What is argo tunnel?

It is a tunneling service provided by Cloudflare to help users tunnel connections to their servers via the cloudflare network. It has multiple use cases but here we will only use it for one thing:

Why argo tunnel?

It is used to tunnel your webserver to the internet. Usually if you want your web app hosted on your PC to be accessible by the world, you need to have your ports open for incoming requests. If your ISP is restrictive like mine, they give you an in-network IP that is not accessible from anywhere else, so your regular port forwarding settings won’t work. Think of it like your router is itself connected to a bigger router.

Requirements

  1. A cloudflare account.
  2. A domain name, it’s nameservers pointing to cloudflare (preferably the whole domain managed by cloudflare).
  3. A Raspberry Pi
  4. A webpage/site/server that you want to open to the world.

How to set up one?

  1. Download the latest binary of cloudflared tool for your device. Note: for the raspberry pi, the newer versions have trouble installing. I personally use an older version which is available at the following link.

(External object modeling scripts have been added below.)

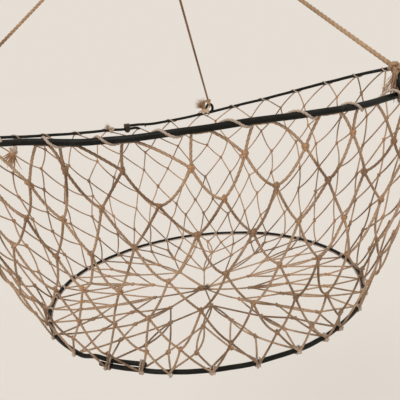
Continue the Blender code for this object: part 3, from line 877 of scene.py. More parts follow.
def add_curve(name, lines, closed=False, widths=None, twist=0.0):
    """Curve object of straight-jointed lines, with the width and the twist of each point."""
    deselect()
    bpy.ops.curve.primitive_nurbs_path_add()
    piece = bpy.context.object
    piece.name = name
    curve = piece.data
    curve.name = name
    curve.dimensions = "3D"
    curve.splines.clear()
    for line in lines:
        spline = curve.splines.new("POLY")
        spline.points.add(len(line) - 1)
        places = np.ones((len(line), 4))
        places[:, :3] = line
        spline.points.foreach_set("co", places.ravel())
        if widths is not None:
            spline.points.foreach_set("radius", widths)
        if twist:
            spline.points.foreach_set("tilt", lengths_along(np.asarray(line)) * 2.0 * math.pi / twist)
        spline.use_cyclic_u = closed
        spline.use_smooth = True
    return piece


def finish_tube(piece, closed):
    """Turn a bevelled curve into a mesh with closed ends and faces that point outwards."""
    piece.data.use_fill_caps = not closed
    bpy.ops.object.convert(target="MESH")
    bpy.ops.object.mode_set(mode="EDIT")
    bpy.ops.mesh.select_all(action="SELECT")
    bpy.ops.mesh.remove_doubles(threshold=MERGE_DISTANCE)
    bpy.ops.mesh.normals_make_consistent(inside=False)
    bpy.ops.object.mode_set(mode="OBJECT")
    return piece


def add_tube(name, lines, radius, sides=TUBE_SIDES, closed=False, widths=None):
    """Round wire or ply along each line."""
    piece = add_curve(name, lines, closed, widths)
    piece.data.bevel_depth = radius
    piece.data.bevel_resolution = (sides - 4) // 2
    return finish_tube(piece, closed)


def add_twine(name, lines, radius, lay, groove=TWINE_GROOVE):
    """Three-ply twine along each line: a lobed section that turns once in each lay."""
    section = add_curve(name + "_section", [[(0.0, 0.0, 0.0)] * SECTION_POINTS], True)
    section.data.dimensions = "2D"
    lobe = 1.0 + (1.0 - groove) * SECTION_LOBE
    for step, point in enumerate(section.data.splines[0].points):
        turn = math.radians(360.0 / SECTION_POINTS * step)
        reach = radius * (lobe if step % 2 == 0 else groove)
        point.co = (reach * math.cos(turn), reach * math.sin(turn), 0.0, 1.0)
    piece = add_curve(name, lines, twist=lay)
    piece.data.bevel_mode = "OBJECT"
    piece.data.bevel_object = section
    finish_tube(piece, False)
    bpy.data.objects.remove(section, do_unlink=True)
    return piece


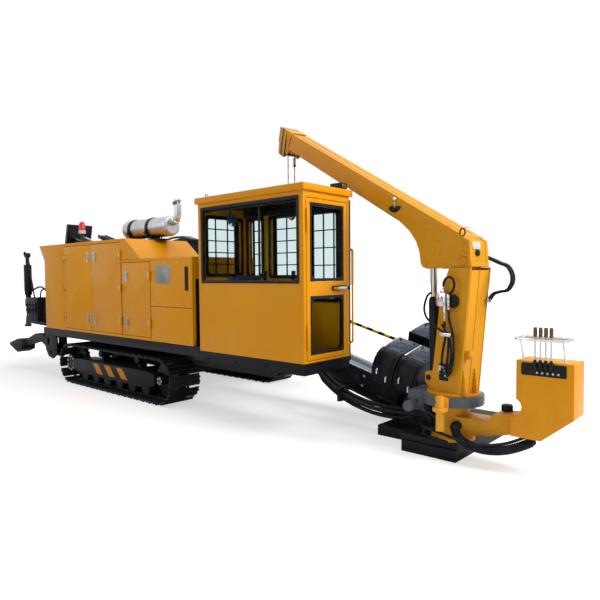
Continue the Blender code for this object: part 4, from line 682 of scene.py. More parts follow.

wget https://bin.equinox.io/c/VdrWdbjqyF/cloudflared-stable-linux-arm.tgz

  1. put the binary in your PATH so that it can be called upon.

  2. use the cloudflared binary to log in to your cloudflared account.

  3. type cloudflared login, and it will give you a link.

  4. Copy that link and open it in your browser to authorise the log in.

  5. Create a test tunnel by following this syntax: cloudflared --hostname yourdomain.xyz --url http://localhost

  6. Once this is done, you can copy the cert file that is created ### cp ~/.cloudflared/cert.pem /etc/cloudflared

  7. use your editor to create /etc/cloudflared/config.yml

  8. You can fill it like this:

    hostname: your_domain.xyz
    url: http://localhost
    
  9. Install the cloudflared service

    ### cloudflared service install --legacy (Make sure the legacy flag is active because we are using an older version of cloudflared)

Hope this tutorial helped you. Now your local webserver will be accessible from your domain!